Here Ingrid Michaelson was squiggling across the country in a big, golden bus with a bloated Gibson guitar on the sides of it, opening for the Dave Matthews Band in front of tens of thousands of people nightly. On one of back-to-back off-days, she stopped in quaint and "cute" (as the Ruby Suns described it today) Rock Island, Illinois to play at our pizza parlor (not OURS per se, but the one we root for), doing a happy hour version of a show to raise money for Midwestern flood victims. It was a thousand times less stressful than shows had been that week as she announced half-kiddingly during her set, "Usually, we just want to get on and get off stage, but we want to keep playing today," and went on playing, letting her girl-next-door vocals (if the girl next door was a knighted and certified songbird who could write a song as ubiquitously accepted as the most popular love songs going these days) shine like freshly Windexed panes of glass for a little while longer.

By the end of her band's set, the sun was just as bright as it had been when it started and the temperature was still summer balmy. Michaelson, a bookish and pretty New Yorker, exited from the stage quickly and filed herself back into the idling bus. She wasn't trying to shirk fans or avoid autographs. She had something important to take care of - something that plays to both the general feel of her music, her unassuming/fictitious bashfulness and the light personality of her cozy lyrics. She needed to get more comfortable. Not more than 10 minutes following the conclusion of her show - with a rendition of "The Way I Am," the song featured in that famous Old Navy commercial, that relied heavily on crowd participation - Michaelson was sporting pajama bottoms and flip-flops. Her way of considering and mulling over the important issues in her life probably involves these and various other pairs of pajama bottoms, copious flows of coffee and friends to bounce things off of - likely all outfitted in similar attire - quite often, if not religiously.

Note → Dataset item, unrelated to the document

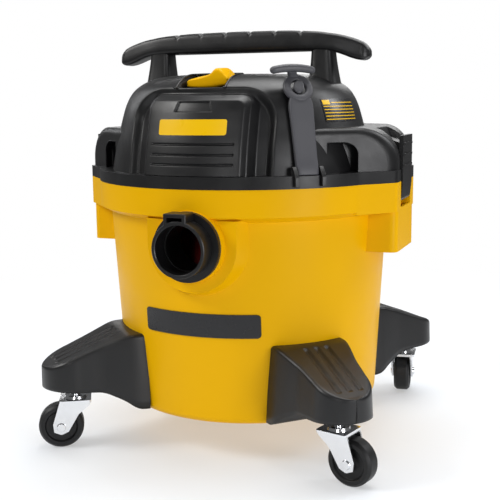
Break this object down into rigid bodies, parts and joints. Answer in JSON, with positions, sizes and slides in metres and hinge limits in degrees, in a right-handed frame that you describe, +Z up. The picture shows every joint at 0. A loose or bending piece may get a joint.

The symbolism of these pajama bottoms - her traveling pants as they might be - is meant to be applied to the core leisure quality that comes out of the pores of all the lovely songs on her debut full-length, Girls & Boys, a curiously successful album in a day and age when everyone with an opinion's gone ahead and commented solemnly that they long ago heard the album's swan song. Selling record's is supposed to be the hardest thing that anyone can have as an undertaking - harder than working in a coal mine, harder than road construction, harder than making a marriage work. Michaelson's done it all without a record label - working her ass off as a non-stop touring force and keeping the inner circle close to her. It's worked and it's why these pajama bottoms are for her, clothes for the board room, for the observatory where she sits around and drums up the words that she wants to ride on the moon beams she's giving permission to set sail. Her takes on love are wonderfully sleepy - the wishing on a star feelings, the somewhere out there attitudes of her prince charming or the prince charmings of her girlfriends, the ones they talk about after sunsets when the air in the room still smells like microwave popcorn and Skittles and dark chocolates - and they convey more of a sense of confidence than a sense of desperation, as most love songs about wanting it tend to assume.

Michaelson sings about the ability of love in overtaking naysaying and contrarian opinions - whether they're run out personally or affecting in a second-hand way. She stands by love shakily, believing that it's bound to break your back and then surprise you and break your fall the next time you bump into it. Her music's been played as the first dance for couples starting their lives together and maybe that's the lesson to be learned through all of Girls & Boys, that for so long love remains distant - a refraining stranger that's hoped for silently just before going to bed - until it's permanent and all-encompassing, willing to knock the wind out of you if you accept. Sometimes it's love that has to accept.